Goal: Below is a block of records; repeat each one exactly.

Material for this exercise:

····················

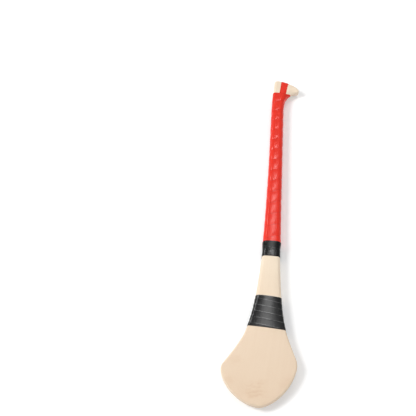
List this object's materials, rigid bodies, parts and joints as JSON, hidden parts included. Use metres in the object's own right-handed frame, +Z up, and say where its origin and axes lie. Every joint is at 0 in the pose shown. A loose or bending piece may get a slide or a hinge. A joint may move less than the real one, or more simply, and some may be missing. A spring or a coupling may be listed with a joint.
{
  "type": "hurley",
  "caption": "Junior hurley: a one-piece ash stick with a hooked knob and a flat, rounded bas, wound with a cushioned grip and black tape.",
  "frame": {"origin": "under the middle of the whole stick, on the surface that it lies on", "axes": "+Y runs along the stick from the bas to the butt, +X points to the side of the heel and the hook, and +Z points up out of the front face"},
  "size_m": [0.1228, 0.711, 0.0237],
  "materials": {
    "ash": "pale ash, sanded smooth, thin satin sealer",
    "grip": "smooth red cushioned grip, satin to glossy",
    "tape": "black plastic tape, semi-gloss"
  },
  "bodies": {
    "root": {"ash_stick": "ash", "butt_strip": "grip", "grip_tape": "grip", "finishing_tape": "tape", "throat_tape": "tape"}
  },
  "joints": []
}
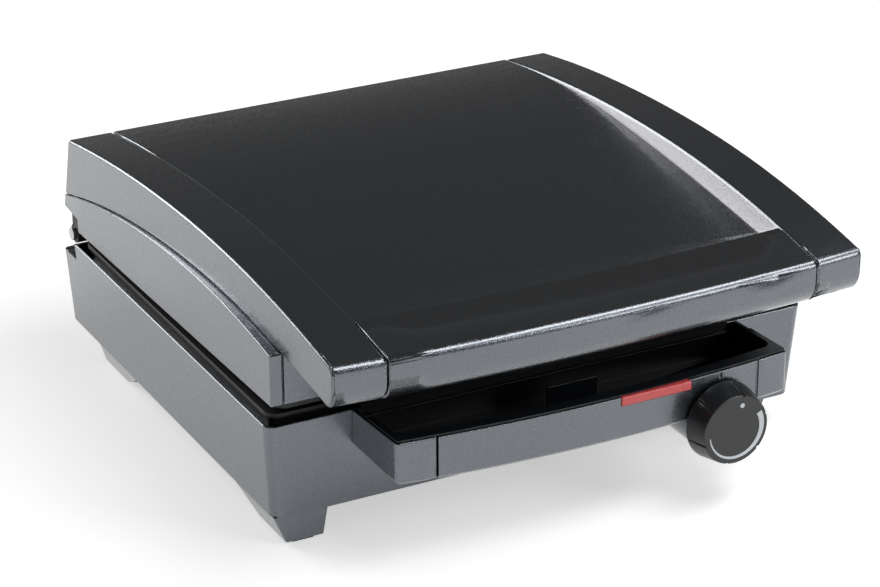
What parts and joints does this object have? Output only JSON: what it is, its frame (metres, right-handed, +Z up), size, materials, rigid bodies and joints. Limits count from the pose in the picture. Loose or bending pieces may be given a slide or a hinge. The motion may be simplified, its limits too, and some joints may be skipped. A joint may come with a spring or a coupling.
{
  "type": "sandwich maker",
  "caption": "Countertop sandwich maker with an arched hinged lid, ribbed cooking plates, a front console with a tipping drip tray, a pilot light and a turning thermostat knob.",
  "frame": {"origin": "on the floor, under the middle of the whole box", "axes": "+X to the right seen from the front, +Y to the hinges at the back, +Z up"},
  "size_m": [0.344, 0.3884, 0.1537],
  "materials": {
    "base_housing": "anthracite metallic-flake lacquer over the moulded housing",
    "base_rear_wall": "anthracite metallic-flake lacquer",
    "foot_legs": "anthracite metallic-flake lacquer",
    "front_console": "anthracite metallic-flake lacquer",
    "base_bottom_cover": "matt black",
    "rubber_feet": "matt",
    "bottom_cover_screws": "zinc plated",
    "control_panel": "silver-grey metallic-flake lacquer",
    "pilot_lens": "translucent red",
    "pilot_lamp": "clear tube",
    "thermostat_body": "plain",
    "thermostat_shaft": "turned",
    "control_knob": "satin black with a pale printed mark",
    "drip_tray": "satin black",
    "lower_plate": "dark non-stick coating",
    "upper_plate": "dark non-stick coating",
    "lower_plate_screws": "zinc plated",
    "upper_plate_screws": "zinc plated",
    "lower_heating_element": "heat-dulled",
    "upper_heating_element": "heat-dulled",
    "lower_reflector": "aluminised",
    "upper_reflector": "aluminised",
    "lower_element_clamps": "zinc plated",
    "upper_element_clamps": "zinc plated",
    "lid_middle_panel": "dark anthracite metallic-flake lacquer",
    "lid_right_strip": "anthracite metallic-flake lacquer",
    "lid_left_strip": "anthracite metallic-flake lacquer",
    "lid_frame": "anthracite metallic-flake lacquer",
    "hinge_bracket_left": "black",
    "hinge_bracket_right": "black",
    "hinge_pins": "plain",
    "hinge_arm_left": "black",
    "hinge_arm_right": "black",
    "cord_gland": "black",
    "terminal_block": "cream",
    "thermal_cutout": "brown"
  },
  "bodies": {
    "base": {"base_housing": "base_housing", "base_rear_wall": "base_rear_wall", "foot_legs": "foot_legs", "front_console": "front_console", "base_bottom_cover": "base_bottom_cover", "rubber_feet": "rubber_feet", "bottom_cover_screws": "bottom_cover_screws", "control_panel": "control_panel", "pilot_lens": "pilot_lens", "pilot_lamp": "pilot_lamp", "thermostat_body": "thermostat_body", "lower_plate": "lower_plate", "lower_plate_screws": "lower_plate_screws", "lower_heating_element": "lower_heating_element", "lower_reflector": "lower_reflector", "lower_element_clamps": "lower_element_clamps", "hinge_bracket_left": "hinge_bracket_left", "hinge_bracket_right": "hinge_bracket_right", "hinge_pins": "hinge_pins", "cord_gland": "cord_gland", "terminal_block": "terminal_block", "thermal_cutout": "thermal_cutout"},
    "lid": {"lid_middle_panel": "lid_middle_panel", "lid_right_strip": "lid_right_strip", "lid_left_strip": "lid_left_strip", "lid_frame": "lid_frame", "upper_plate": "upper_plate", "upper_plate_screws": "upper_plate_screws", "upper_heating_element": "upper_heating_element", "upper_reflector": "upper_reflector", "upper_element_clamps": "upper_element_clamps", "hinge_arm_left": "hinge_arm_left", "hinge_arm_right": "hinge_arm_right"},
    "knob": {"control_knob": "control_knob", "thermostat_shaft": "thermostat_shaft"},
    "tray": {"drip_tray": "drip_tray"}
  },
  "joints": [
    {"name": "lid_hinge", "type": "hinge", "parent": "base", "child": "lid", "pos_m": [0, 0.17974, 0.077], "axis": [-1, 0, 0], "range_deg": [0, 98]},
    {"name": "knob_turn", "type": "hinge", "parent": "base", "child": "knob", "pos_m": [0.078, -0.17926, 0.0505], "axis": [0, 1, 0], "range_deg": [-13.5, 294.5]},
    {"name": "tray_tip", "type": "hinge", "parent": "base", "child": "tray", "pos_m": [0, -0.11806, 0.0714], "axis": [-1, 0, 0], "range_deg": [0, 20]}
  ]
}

····················

Output for this exercise:
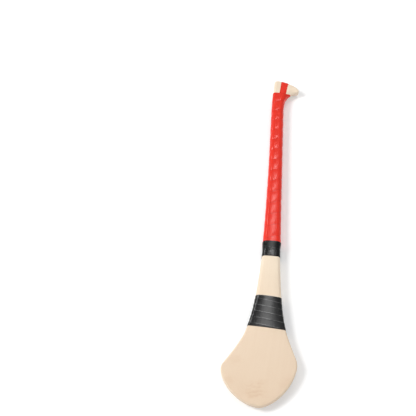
List this object's materials, rigid bodies, parts and joints as JSON, hidden parts included. Use metres in the object's own right-handed frame, +Z up, and say where its origin and axes lie. Every joint is at 0 in the pose shown. A loose or bending piece may get a slide or a hinge. A joint may move less than the real one, or more simply, and some may be missing. A spring or a coupling may be listed with a joint.
{
  "type": "hurley",
  "caption": "Junior hurley: a one-piece ash stick with a hooked knob and a flat, rounded bas, wound with a cushioned grip and black tape.",
  "frame": {"origin": "under the middle of the whole stick, on the surface that it lies on", "axes": "+Y runs along the stick from the bas to the butt, +X points to the side of the heel and the hook, and +Z points up out of the front face"},
  "size_m": [0.1228, 0.711, 0.0237],
  "materials": {
    "ash": "pale ash, sanded smooth, thin satin sealer",
    "grip": "smooth red cushioned grip, satin to glossy",
    "tape": "black plastic tape, semi-gloss"
  },
  "bodies": {
    "root": {"ash_stick": "ash", "butt_strip": "grip", "grip_tape": "grip", "finishing_tape": "tape", "throat_tape": "tape"}
  },
  "joints": []
}
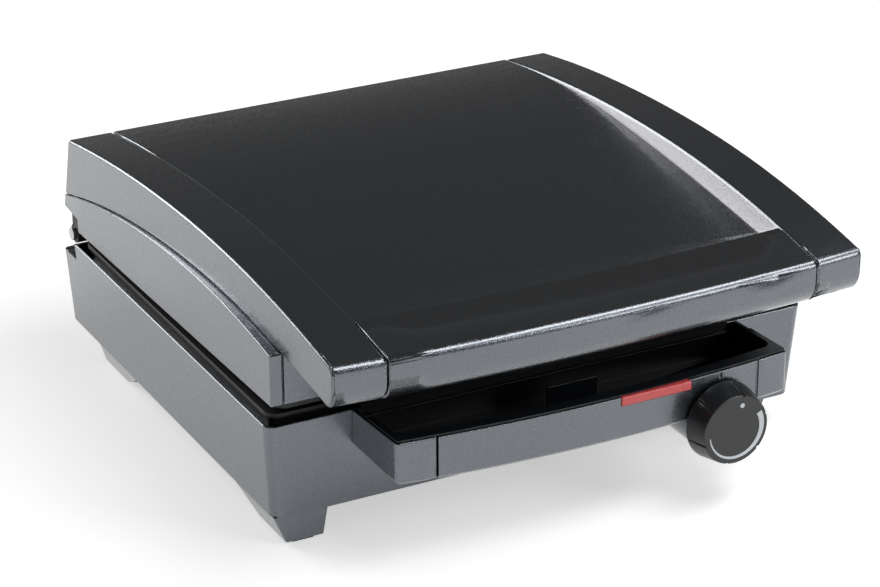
What parts and joints does this object have? Output only JSON: what it is, its frame (metres, right-handed, +Z up), size, materials, rigid bodies and joints. Limits count from the pose in the picture. Loose or bending pieces may be given a slide or a hinge. The motion may be simplified, its limits too, and some joints may be skipped. A joint may come with a spring or a coupling.
{
  "type": "sandwich maker",
  "caption": "Countertop sandwich maker with an arched hinged lid, ribbed cooking plates, a front console with a tipping drip tray, a pilot light and a turning thermostat knob.",
  "frame": {"origin": "on the floor, under the middle of the whole box", "axes": "+X to the right seen from the front, +Y to the hinges at the back, +Z up"},
  "size_m": [0.344, 0.3884, 0.1537],
  "materials": {
    "base_housing": "anthracite metallic-flake lacquer over the moulded housing",
    "base_rear_wall": "anthracite metallic-flake lacquer",
    "foot_legs": "anthracite metallic-flake lacquer",
    "front_console": "anthracite metallic-flake lacquer",
    "base_bottom_cover": "matt black",
    "rubber_feet": "matt",
    "bottom_cover_screws": "zinc plated",
    "control_panel": "silver-grey metallic-flake lacquer",
    "pilot_lens": "translucent red",
    "pilot_lamp": "clear tube",
    "thermostat_body": "plain",
    "thermostat_shaft": "turned",
    "control_knob": "satin black with a pale printed mark",
    "drip_tray": "satin black",
    "lower_plate": "dark non-stick coating",
    "upper_plate": "dark non-stick coating",
    "lower_plate_screws": "zinc plated",
    "upper_plate_screws": "zinc plated",
    "lower_heating_element": "heat-dulled",
    "upper_heating_element": "heat-dulled",
    "lower_reflector": "aluminised",
    "upper_reflector": "aluminised",
    "lower_element_clamps": "zinc plated",
    "upper_element_clamps": "zinc plated",
    "lid_middle_panel": "dark anthracite metallic-flake lacquer",
    "lid_right_strip": "anthracite metallic-flake lacquer",
    "lid_left_strip": "anthracite metallic-flake lacquer",
    "lid_frame": "anthracite metallic-flake lacquer",
    "hinge_bracket_left": "black",
    "hinge_bracket_right": "black",
    "hinge_pins": "plain",
    "hinge_arm_left": "black",
    "hinge_arm_right": "black",
    "cord_gland": "black",
    "terminal_block": "cream",
    "thermal_cutout": "brown"
  },
  "bodies": {
    "base": {"base_housing": "base_housing", "base_rear_wall": "base_rear_wall", "foot_legs": "foot_legs", "front_console": "front_console", "base_bottom_cover": "base_bottom_cover", "rubber_feet": "rubber_feet", "bottom_cover_screws": "bottom_cover_screws", "control_panel": "control_panel", "pilot_lens": "pilot_lens", "pilot_lamp": "pilot_lamp", "thermostat_body": "thermostat_body", "lower_plate": "lower_plate", "lower_plate_screws": "lower_plate_screws", "lower_heating_element": "lower_heating_element", "lower_reflector": "lower_reflector", "lower_element_clamps": "lower_element_clamps", "hinge_bracket_left": "hinge_bracket_left", "hinge_bracket_right": "hinge_bracket_right", "hinge_pins": "hinge_pins", "cord_gland": "cord_gland", "terminal_block": "terminal_block", "thermal_cutout": "thermal_cutout"},
    "lid": {"lid_middle_panel": "lid_middle_panel", "lid_right_strip": "lid_right_strip", "lid_left_strip": "lid_left_strip", "lid_frame": "lid_frame", "upper_plate": "upper_plate", "upper_plate_screws": "upper_plate_screws", "upper_heating_element": "upper_heating_element", "upper_reflector": "upper_reflector", "upper_element_clamps": "upper_element_clamps", "hinge_arm_left": "hinge_arm_left", "hinge_arm_right": "hinge_arm_right"},
    "knob": {"control_knob": "control_knob", "thermostat_shaft": "thermostat_shaft"},
    "tray": {"drip_tray": "drip_tray"}
  },
  "joints": [
    {"name": "lid_hinge", "type": "hinge", "parent": "base", "child": "lid", "pos_m": [0, 0.17974, 0.077], "axis": [-1, 0, 0], "range_deg": [0, 98]},
    {"name": "knob_turn", "type": "hinge", "parent": "base", "child": "knob", "pos_m": [0.078, -0.17926, 0.0505], "axis": [0, 1, 0], "range_deg": [-13.5, 294.5]},
    {"name": "tray_tip", "type": "hinge", "parent": "base", "child": "tray", "pos_m": [0, -0.11806, 0.0714], "axis": [-1, 0, 0], "range_deg": [0, 20]}
  ]
}